China's manned submersible Shenhai Yongshi returns to Sanya, Hainan province, in October, after completing a mission to test its capabilities. (Sha Xiaofeng/For China Daily)
China's newest manned submersible, Shenhai Yongshi, or Deep-Sea Warrior, will be formally put into service on Friday, according to China Shipbuilding Industry Corp, developer of the advanced craft.
China's newest manned submersible, Shenhai Yongshi, or Deep-Sea Warrior, will be formally put into service on Friday, according to China Shipbuilding Industry Corp, developer of the advanced craft.

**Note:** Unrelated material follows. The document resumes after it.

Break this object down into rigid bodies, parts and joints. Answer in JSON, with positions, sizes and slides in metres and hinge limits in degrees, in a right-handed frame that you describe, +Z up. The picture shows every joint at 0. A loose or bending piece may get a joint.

Shenhai Yongshi will be officially delivered to the Chinese Academy of Sciences in Sanya, Hainan province, which is its home port. Before the delivery, the submersible underwent 28 diving tests while on a 49-day expedition with its mother ship, Tansuo 1, from mid-August to early October.

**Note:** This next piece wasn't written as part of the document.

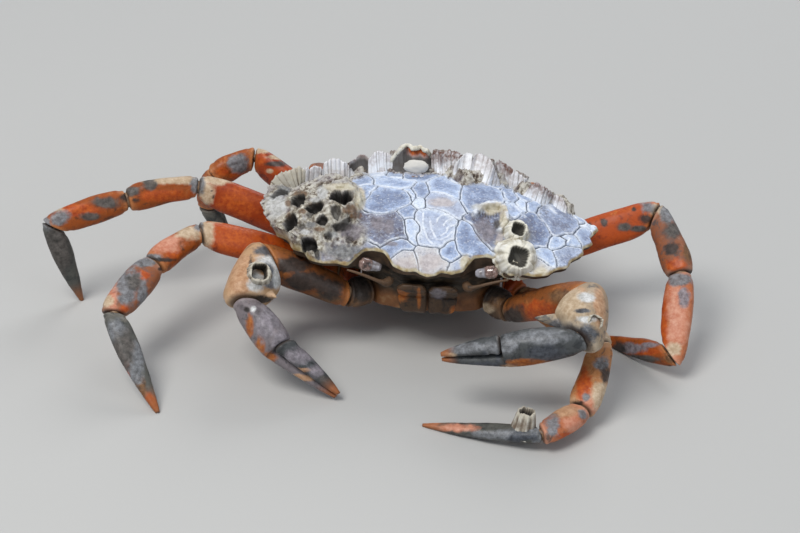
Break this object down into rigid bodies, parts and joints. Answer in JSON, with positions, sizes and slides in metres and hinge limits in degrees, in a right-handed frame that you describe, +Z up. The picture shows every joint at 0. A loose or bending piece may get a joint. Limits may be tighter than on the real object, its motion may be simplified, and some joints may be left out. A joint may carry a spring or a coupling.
{
  "type": "green crab",
  "caption": "Life-size still model of a green crab standing on its leg tips, shield crusted with barnacles and lime plates, claws folded in front.",
  "frame": {"origin": "on the floor under the middle of the crab's bounding box, legs included", "axes": "+Z up, the crab faces -Y, its own left side is at +X"},
  "size_m": [0.1396, 0.1138, 0.0346],
  "materials": {
    "crust": "rough lime crust",
    "orange_shell": "damp shell, half gloss",
    "claw_shell": "muddy shell",
    "underside": "dark shell",
    "eye": "wet"
  },
  "bodies": {
    "root": {"carapace": "crust", "thorax": "underside", "abdomen": "underside", "eye_left": "eye", "antenna_left": "orange_shell", "maxilliped_left": "orange_shell", "eye_right": "eye", "antenna_right": "orange_shell", "maxilliped_right": "orange_shell", "leg1_left_base": "orange_shell", "leg1_left_merus": "orange_shell", "leg1_left_carpus": "orange_shell", "leg1_left_propodus": "orange_shell", "leg1_left_dactyl": "orange_shell", "leg1_right_base": "orange_shell", "leg1_right_merus": "orange_shell", "leg1_right_carpus": "orange_shell", "leg1_right_propodus": "orange_shell", "leg1_right_dactyl": "orange_shell", "leg2_left_base": "orange_shell", "leg2_left_merus": "orange_shell", "leg2_left_carpus": "orange_shell", "leg2_left_propodus": "orange_shell", "leg2_left_dactyl": "orange_shell", "leg2_right_base": "orange_shell", "leg2_right_merus": "orange_shell", "leg2_right_carpus": "orange_shell", "leg2_right_propodus": "orange_shell", "leg2_right_dactyl": "orange_shell", "leg3_left_base": "orange_shell", "leg3_left_merus": "orange_shell", "leg3_left_carpus": "orange_shell", "leg3_left_propodus": "orange_shell", "leg3_left_dactyl": "orange_shell", "leg3_right_base": "orange_shell", "leg3_right_merus": "orange_shell", "leg3_right_carpus": "orange_shell", "leg3_right_propodus": "orange_shell", "leg3_right_dactyl": "orange_shell", "leg4_left_base": "orange_shell", "leg4_left_merus": "orange_shell", "leg4_left_carpus": "orange_shell", "leg4_left_propodus": "orange_shell", "leg4_left_dactyl": "orange_shell", "leg4_right_base": "orange_shell", "leg4_right_merus": "orange_shell", "leg4_right_carpus": "orange_shell", "leg4_right_propodus": "orange_shell", "leg4_right_dactyl": "orange_shell", "claw_left_base": "orange_shell", "claw_left_merus": "orange_shell", "claw_left_carpus": "orange_shell", "claw_left_palm": "claw_shell", "claw_left_finger": "claw_shell", "claw_right_base": "orange_shell", "claw_right_merus": "orange_shell", "claw_right_carpus": "orange_shell", "claw_right_palm": "claw_shell", "claw_right_finger": "claw_shell"}
  },
  "joints": []
}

It reached a depth of 4,500 meters during the tests, according to a news release from the State-owned shipbuilder. After it was ferried back to Sanya on Oct 3, engineers conducted thorough checks, the release said.
Development of the submersible started in 2009, led by the company's 702nd Institute in Wuxi, Jiangsu province.
Du Gang, deputy general manager of CSIC, was quoted in the release as saying that designers overcame a number of difficulties in overall design, including the thick titanium-alloy cabin, deep-sea buoyancy material and low-noise deepsea propeller.
All of the key components of Shenhai Yongshi were developed by Chinese engineers, he said.
Du noted the new submersible's development was successful because it was based on technologies and experience from Jiaolong, China's first manned deep-sea submersible.
Jiaolong was developed by Chinese designers starting in 2002. It entered service in 2010, making China the fifth country in the world having deep-sea exploration technology after the United States, France, Russia and Japan.
During a test dive in June 2012, Jiaolong reached its deepest depth - 7,062 meters - in the Mariana Trench south of Japan.
On the most recent mission, which lasted 138 days from February to June, Jiaolong conducted 30 dives in the South China Sea and the northwestern Indian and northwestern Pacific oceans to make scientific investigations and collect samples. It is now midway through a yearlong overhaul and technical upgrade at the National Deep-Sea Base in Qingdao, Shandong province.
China plans to build a manned deep-sea station that will start operating around 2030, according to Hu Xuedong, deputy director of the State Oceanic Administration's deep sea department.